The inner ring may comprise an outboard inner ring and an inboard inner ring with the outboard end of the former inner ring abutting the inboard end of the inner member. In this arrangement, the coupling member couples the outboard inner ring and the inboard inner ring together.
The coupling member may comprise an annular member with or without a cutout, the annular member comprising an annular base, and a pair of flanges extending radially outwardly from side edges of the annular base and engaged in the annular grooves formed in the inner member and the inner ring or in the inboard and outboard inner rings near their abutting ends, respectively.
The engaging means formed on the bore of the inner member and the stem portion may comprise serrations. The serrations on the bore of the inner member may engage the serrations on the stem portion with a preload and the stem portion may be pressed into the inner ring with a predetermined interference.
The annular grooves should be provided inboard of the serrations.
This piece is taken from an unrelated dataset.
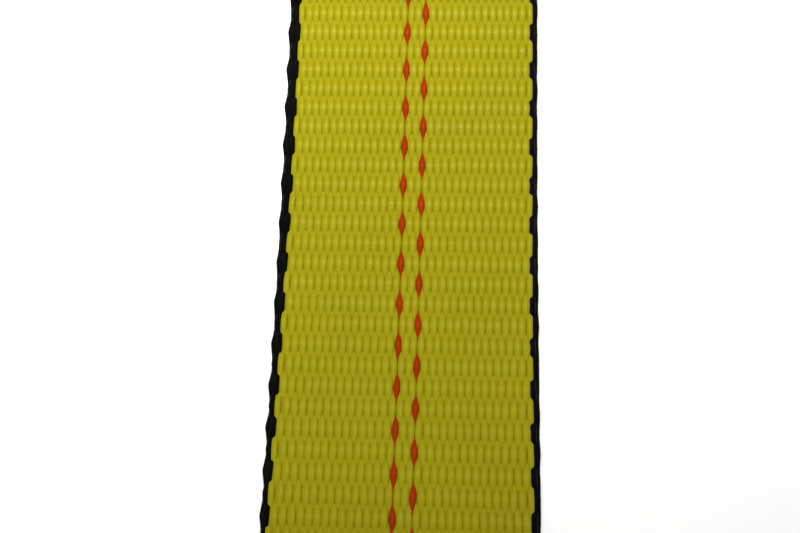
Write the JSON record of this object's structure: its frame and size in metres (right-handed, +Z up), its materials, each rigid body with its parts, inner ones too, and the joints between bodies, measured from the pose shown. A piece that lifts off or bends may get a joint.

The stem portion may be hollow. The stem portion may be fastened to the inner member by a bolt threaded into the stem portion.
The cup portion is formed with a seal land on its outer surface, and the bearing assembly may further comprise a seal kept in sliding contact with the seal land, and a pulser ring mounted between the seal land and the rolling elements disposed between the inboard raceways.
A knuckle is mounted on the flange of the outer member, and a sensor is mounted to a radially inner surface of the knuckle, radially opposite the pulser ring, and the seal is mounted on the sensor. This arrangement improves the reliability of speed detection for ABS.